Basic Probability Concepts

Let’s review some basic concepts with an example. I have 5 balls in a box, 2 of which are red (RED) and the remaining 3 balls are blue (BLUE). Each ball has either a triangle (TRI) or rectangle (RECT) shape on the surface of the ball. There are 3 TRIs and 2 RECTs.

In addition, each ball also has either a sun (SUN) or moon (MOON) object on the surface of the ball. There are 3 SUNs and 2 MOONs. To make things interesting, 2 RED balls and 1 BLUE ball have TRI on the surface of the ball, and 2 BLUE balls have RECT. Also, there are 1 RED ball and 2 BLUE balls with SUN on the surface of the ball whereas 1 RED ball and 1 BLUE ball has MOON as shown in Figure 1. Similarly, I can also say that 2 RECT balls and 1 TRI ball are BLUE balls, and 2 TRI balls are RED balls and so on and so forth.

Figure 1

These 5 balls can be classified by Color (RED or BLUE) , Shape (RECT or TRI) or Object (SUN or MOON).

I am going to draw a ball out of the box. Keep in mind that I can determine underlaying probabilities by looking at the box. What is the probability of getting a RED ball? There are 2 RED balls out of 5 balls. How about getting a BLUE ball? There are 3 BLUE balls. In this case, I have a higher chance of getting a BLUE ball.

P(Color = RED) = 2/5 = 0.4
P(Color = BLUE) = 3/5 = 0.6

Similarly, what is the probability of getting a TRI ball? How about getting a RECT ball?

P(Shape=TRI) = 3/5 = 0.6
P(Shape=RECT) = 2/5 = 0.4

Finally, I can also find the probability of getting a SUN ball or MOON ball.

P(Object=SUN) = 3/5 = 0.6
P(Object=MOON) = 2/5 = 0.4

From now on, I am going to call them marginal probabilities.

Let’s look at a different scenario.

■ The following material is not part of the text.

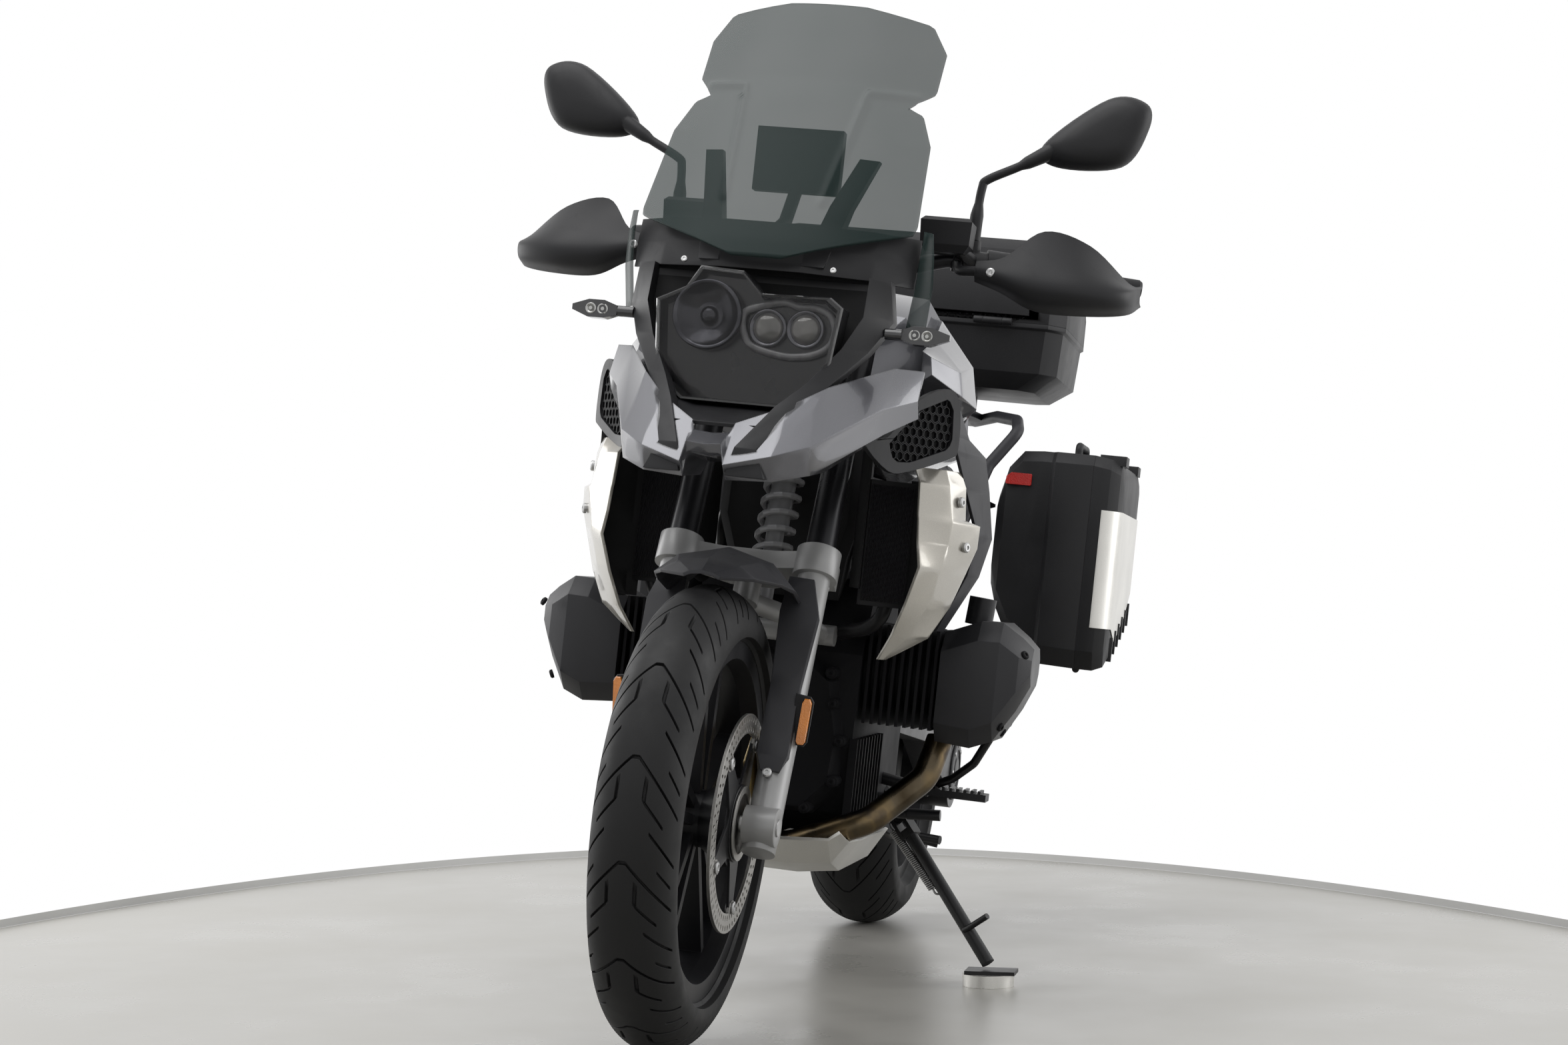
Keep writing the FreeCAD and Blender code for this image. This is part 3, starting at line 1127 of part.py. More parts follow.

What is the probability of getting a BLUE ball among TRI balls? In this case, I am going to find all TRI balls and then, find a BLUE ball among TRI balls.

Figure 2

P(Color = BLUE | Shape TRI) = 1/3 = 0.33

You may ask, what do you mean by this formula, P(Color=BLUE | Shape=TRI)? First, I can safely ignore balls with RECT on their surfaces since I am interested in TRI balls as shown in Figure 2. This condition symbol (often called, given), “ | Shape=TRI ” simply means that I only need to pay attention to TRI balls. Then, I am going to find a BLUE ball among these 3 TRI balls. This is called, conditional probability.

But what I am really interested in is the probability of getting a BLUE ball that has a TRI shape on it. What I am looking for here is an intersection between two groups, Color and Shape. The correct formulation is shown below.

P(Color=BLUE and Shape=TRI) = P(Color=BLUE, Shape=TRI) = 1/5

Figure 3

Does this make sense? Let’s count them. There are 1 BLUE ball with TRI out of 5 balls or 1/5. This is called, joint probability.

In fact, the joint probability can be expressed as a product of conditional probability and marginal probability as shown below:

P(Color=BLUE, Shape=TRI) = P(Color = BLUE | Shape TRI) * P(Shape=TRI)
= 1/3 * 3/5 = 1/5

Interestingly, you can find the same joint probability from a different angle. Instead of finding a BLUE ball among TRI balls, I can also find a TRI ball among BLUE balls. What I mean is that you can find the same probability by getting a TRI ball among BLUE balls.

P(Shape=TRIColor=BLUE) = 1/5
or
P(Shape=TRI | Color=BLUE)*P(Color=BLUE) = 1/3 * 3/5 = 1/5

In fact, both joint probabilities are equivalent, and you will find it later that this is the basis for Bayes’ rule.

I have another observation about marginal probability. As shown in Figure 2, the marginal probability of getting a TRI ball can be thought of the sum of two joint probabilities as shown below. This is known as marginalization*. In this example, I can find P(Shape=TRI) by adding two joint probabilities.

P(Shape=TRI) = P(Shape=TRI, Color=RED) + P(Shape=TRI, Color=BLUE)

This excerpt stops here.